TASK DESCRIPTION:
Output, please, exactly those lines of the listing that come before the line with "points = [vertex.co", along with that line itself.

• • • •

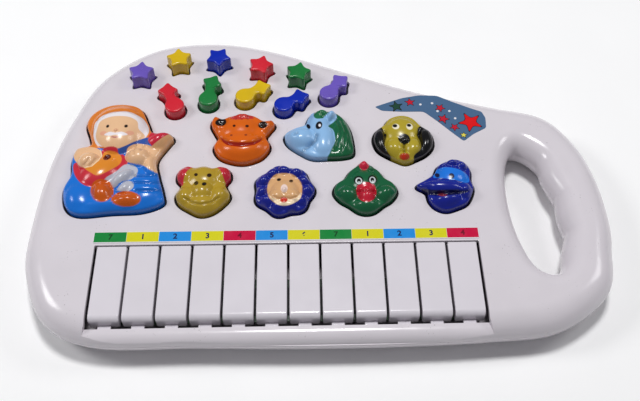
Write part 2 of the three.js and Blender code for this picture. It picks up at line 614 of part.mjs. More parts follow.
part(
  "switch_knob",
  block(
    restX - SWITCH.knobHalf, restX + SWITCH.knobHalf, SWITCH.y - SWITCH.knobHalfWidth,
    SWITCH.y + SWITCH.knobHalfWidth, FLOOR + 0.4, 5,
  ).add(block(restX - 1.3, restX + 1.3, SWITCH.y - 1.3, SWITCH.y + 1.3, 4.9, 9)),
  material(0xc8202c, 0.4),
);
for (const [i, [x, y]] of FEET.entries()) {
  part(`rubber_foot_${i + 1}`, bar(x, y, 0, FOOT.top, FOOT.radius, 16), material(0x55565a, 0.85));
}

export default toy;
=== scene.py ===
import math

import bpy
import numpy as np
from mathutils import Matrix, Vector


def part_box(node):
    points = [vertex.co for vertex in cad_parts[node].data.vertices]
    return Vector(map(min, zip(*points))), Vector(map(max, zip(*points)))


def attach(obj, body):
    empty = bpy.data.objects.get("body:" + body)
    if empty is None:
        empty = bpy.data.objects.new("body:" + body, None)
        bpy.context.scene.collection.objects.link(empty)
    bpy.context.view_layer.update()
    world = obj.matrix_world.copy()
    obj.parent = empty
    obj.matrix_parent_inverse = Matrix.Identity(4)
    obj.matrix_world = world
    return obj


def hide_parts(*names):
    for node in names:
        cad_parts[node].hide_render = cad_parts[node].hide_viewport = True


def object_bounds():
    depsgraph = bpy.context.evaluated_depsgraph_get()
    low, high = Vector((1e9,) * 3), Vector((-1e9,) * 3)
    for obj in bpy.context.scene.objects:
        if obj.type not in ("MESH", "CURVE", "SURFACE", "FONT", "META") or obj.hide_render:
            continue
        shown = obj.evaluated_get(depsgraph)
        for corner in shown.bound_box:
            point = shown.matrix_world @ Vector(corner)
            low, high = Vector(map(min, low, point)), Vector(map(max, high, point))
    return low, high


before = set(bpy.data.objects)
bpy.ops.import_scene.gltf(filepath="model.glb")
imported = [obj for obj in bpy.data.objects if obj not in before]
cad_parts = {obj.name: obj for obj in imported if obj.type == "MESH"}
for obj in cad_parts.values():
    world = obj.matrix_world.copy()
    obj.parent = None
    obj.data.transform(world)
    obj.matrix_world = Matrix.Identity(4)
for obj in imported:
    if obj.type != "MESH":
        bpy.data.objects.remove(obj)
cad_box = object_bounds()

MM = 0.001


def rows(text):
    """Rows of numbers, written as "1,2 3,4"."""
    return np.array([row.split(",") for row in text.split()], float)


# ---- driving dimensions, as in the frame ----
FLOOR = 1.5
SEAM = 17.5
DECK = 30.0
WALL = 2.2
GAP = 0.3
TOP_LEAN = 15.0
BOTTOM_LEAN = 16.0
GRIP_TOP_LEAN = 12.0
GRIP_BOTTOM_LEAN = 13.0
KEY_COUNT = 12
KEY_PITCH = 19.0
KEYS_LEFT = -135.6
KEYS_RIGHT = KEYS_LEFT + KEY_COUNT * KEY_PITCH
SLOT_MARGIN = 0.75
SLOT_BACK = -55.8
LIP_BACK, LIP_TOP, LIP_BOTTOM, LIP_FLARE = -107.7, 24.0, 22.3, 4.0
PIVOT_Y, PIVOT_Z, PIVOT_RADIUS = -52.0, 24.0, 1.5
FLANGE_BOTTOM, FLANGE_TOP, FLANGE_REACH = 25.3, 26.9, 2.1
CLEARANCE = 1.3
DOOR_SCREW_X, DOOR_TAB_OFFSET = 76.3, 12
BAY_LEFT, BAY_RIGHT, BAY_FRONT, BAY_BACK, BAY_ROOF, BAY_WALL = 13, 72, 8.5, 54.5, 19.2, 1.2
CELL_COUNT, FOOT_COUNT = 3, 4
KEY_BACK, KEY_FRONT, KEY_DEPTH = -56.9, -104.5, 9
SCREWS = [(-156, -60), (112, -93), (101, 12), (-22, 91), (-152, 50)]
CASING = rows("179.5,-37 177.5,-6 169,22.5 150.5,46 115,56.5 65,71 15,91 -35,110.5 -75.5,117.5 "
    "-116.5,110.5 -150,83 -166.5,45 -175.8,5.5 -179.1,-35 -177.6,-68 -162,-101 -131,-115 "
    "-75.5,-116 -20.5,-117.4 39.5,-117.4 95,-115.5 136.5,-110.5 168.5,-88 177,-58.5")
GRIP = rows("149.8,-50 150,-34 148.5,-18 145,-4 140,10 128,18.5 120.7,7 118,-11 118,-32 "
    "121.5,-54 129,-71.5 141.5,-73.5")
FINGER_PITCH, FINGER_FIRST, FINGER_DEPTH = 27.0, -19.0, 1.6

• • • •

EXERCISE RESPONSE:
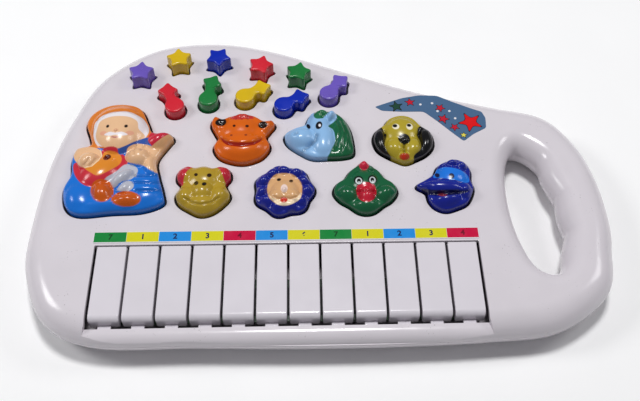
Write part 2 of the three.js and Blender code for this picture. It picks up at line 614 of part.mjs. More parts follow.
part(
  "switch_knob",
  block(
    restX - SWITCH.knobHalf, restX + SWITCH.knobHalf, SWITCH.y - SWITCH.knobHalfWidth,
    SWITCH.y + SWITCH.knobHalfWidth, FLOOR + 0.4, 5,
  ).add(block(restX - 1.3, restX + 1.3, SWITCH.y - 1.3, SWITCH.y + 1.3, 4.9, 9)),
  material(0xc8202c, 0.4),
);
for (const [i, [x, y]] of FEET.entries()) {
  part(`rubber_foot_${i + 1}`, bar(x, y, 0, FOOT.top, FOOT.radius, 16), material(0x55565a, 0.85));
}

export default toy;
=== scene.py ===
import math

import bpy
import numpy as np
from mathutils import Matrix, Vector


def part_box(node):
    points = [vertex.co for vertex in cad_parts[node].data.vertices]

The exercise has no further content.